13 April Launching their manifesto at Battersea Power Station, the Tories play David Bowie's "Changes" and "Everything Changes" (spot the theme) by Keane. But Keane's drummer is appalled. He tweets: "[Am] told the Tories played Keane at their manifesto launch. Am horrified. To be clear – we were not asked. I will not vote for them".

14 April Two Labour stooges are photographed holding open a door for the Prime Minister and his wife at a health centre. As a snapshot of how orchestrated most campaigning is, and the subservience of Brown's staff, it's hard to beat.

15 April This is the day the world changed – Nick Clegg adopts the novel approach of looking into a camera designed to focus on him; 9.9 million people mostly like what they see. Within hours a British newspaper (not this one) has commissioned a feature with the headline: "Is Clegg the British Obama?". Welcome to Cleggmania.

18 April "Nick Clegg nearly as popular as Winston Churchill" screams an upper mid-market Sunday paper. Headlines later in the week are less favourable to the yellow Messiah.

21 April "Clegg in Nazi slur on Britain" writes one mid-market tabloid. It's the counter-Clegg offensive: The Daily Telegraph digs up less-than-flattering details of his expenses on the same day. If the idea is to destabilise him before the second debate, it doesn't work.

23 April Manufacturers at Marmite are outraged when the BNP puts a jar on their election broadcast. As our Charles Nevin reported, it was one dark spread against another.

24 April A morris dancer puts a top hat on the Tory leader's head during St George's Day celebrations. The subsequent photo is a gift for Labour's class warriors.

27 April Newsnight's Jeremy Paxman more than meets his match in the shape of unlikely hero Dr Eurfyl ap Gwilym of Plaid Cymru. The sharp-suited, bespectacled and balding Welshman, every inch the economist, chides Paxman with taunts of "do your homework" and "get your facts right", forcing him to leaf through an index and concede that London is an English region. 28 April The Institute of Fiscal Studies criticises all three leading parties for not being honest about the budget deficit – and director Robert Chote solidifies his claim on the affections of housewives across the UK.

29 April Brown is caught right in the thick of it, recorded calling one Gillian Duffy a bigot. The story had everything – she was an old, widowed life-long Labour supporter, living in a place of industrial decline and worried about immigration.
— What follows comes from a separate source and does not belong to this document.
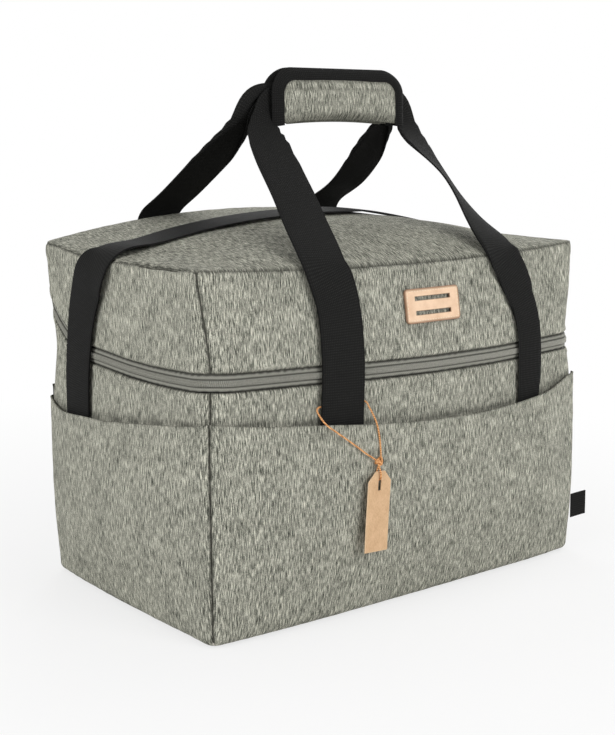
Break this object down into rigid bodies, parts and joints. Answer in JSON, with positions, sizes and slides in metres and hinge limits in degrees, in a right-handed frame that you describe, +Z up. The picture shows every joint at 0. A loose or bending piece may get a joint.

Except that, refusing to play ball and say she'd vote blue, Mrs Duffy turned down a life-changing sum from a tabloid newspaper.
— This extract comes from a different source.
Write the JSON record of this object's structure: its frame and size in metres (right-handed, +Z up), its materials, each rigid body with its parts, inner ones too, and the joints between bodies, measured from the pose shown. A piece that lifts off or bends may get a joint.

29 April A perma-tanned Tony Blair revisits Blighty to talk up Labour achievements, just in time to look good in relation to "Bigotgate".

4 May Gordon Brown is the "worst Prime Minister ever". Who said it? George Osborne? Nigel Farage? Blair? No: Manish Sood, Labour candidate for Norfolk North West.

5 May BNP Campaign chief Bob Bailey, standing in Barking and Dagenham, is caught on film punching and kicking an Asian youth.

"The election isn't about celebrities, it's about people," the Prime Minister said on his final day of campaigning. Just behind him, Ross Kemp, David Tennant and Eddie Izzard concur.